This is the beginning of thinking with the landscape, and speaking in watersheds. In fact, while the northeast half ends up flowing past Granville into Newark, the southwest half of Intel's parcel drains over into Duncan Run, past Center Village and on into Big Walnut Creek's watershed at Hoover Reservoir, then downstream meeting Blacklick & Alum Creeks before it bends west under I-270, and on into the Scioto River just past Lockbourne.

So that level well-drained piece of real estate is part of those "heights" you hear about, faintly still, in our local geography: Licking Heights, Summit Station, Summit Road. In the old horseback and canoe oriented days, it is part of the "height of land" between drainages. In fact, the South Fork of the Licking River starts its trickling course just a stone's throw to the southeast of the area under development, with a presidential blessing coming this week. Just east of Mink Street, north of Rt. 161, a watercourse meanders first west, then very slowly turns south, making a wide arc around Jersey before picking up strength and speed towards Pataskala, then flirting with US 40 heading east until diving under at National Trail Raceway to join the canal era constructed Buckeye Lake . . . which took advantage of the watershed to create a reservoir for the Ohio & Erie Canal to drain both the artificial waterway and the now full fledged river due north past Hebron and Heath into Newark.

In other words, we are all downstream from what happens between Beech Road and Mink Street, one way or another.

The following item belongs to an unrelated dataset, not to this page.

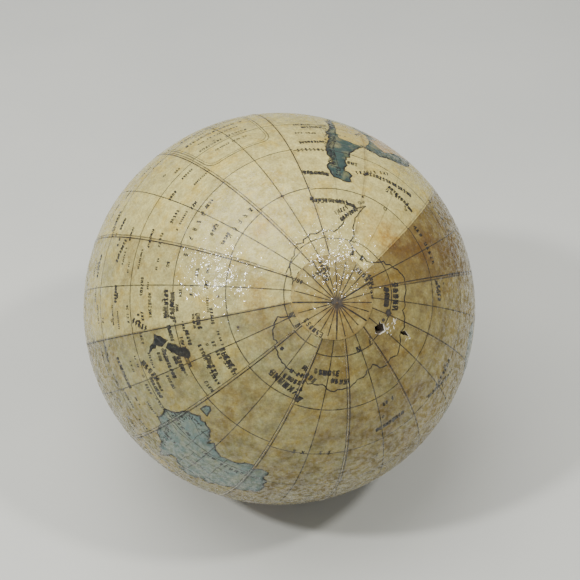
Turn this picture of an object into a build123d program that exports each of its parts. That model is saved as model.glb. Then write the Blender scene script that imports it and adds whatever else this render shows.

We could shrug at floods which didn't touch us, tut-tut at algae blooms in Millersport from excess nitrogen and phosphorus off of agricultural fields, and mutter imprecations when a water line repair means a boil water alert, but in general we don't think much about what's upstream from us, nor do we worry about those who are downstream from where we are, and what we're doing.

We are also downstream of impacts which are getting much discussion: new jobs and the need for skilled employees, the desire for housing and schools by couples and families and anyone moving here to work there, tax credits and incentives creating development which municipalities and local governance units hope increase revenues. Those downstream flows, trickle out, trickle down, trickle through, are all getting much play.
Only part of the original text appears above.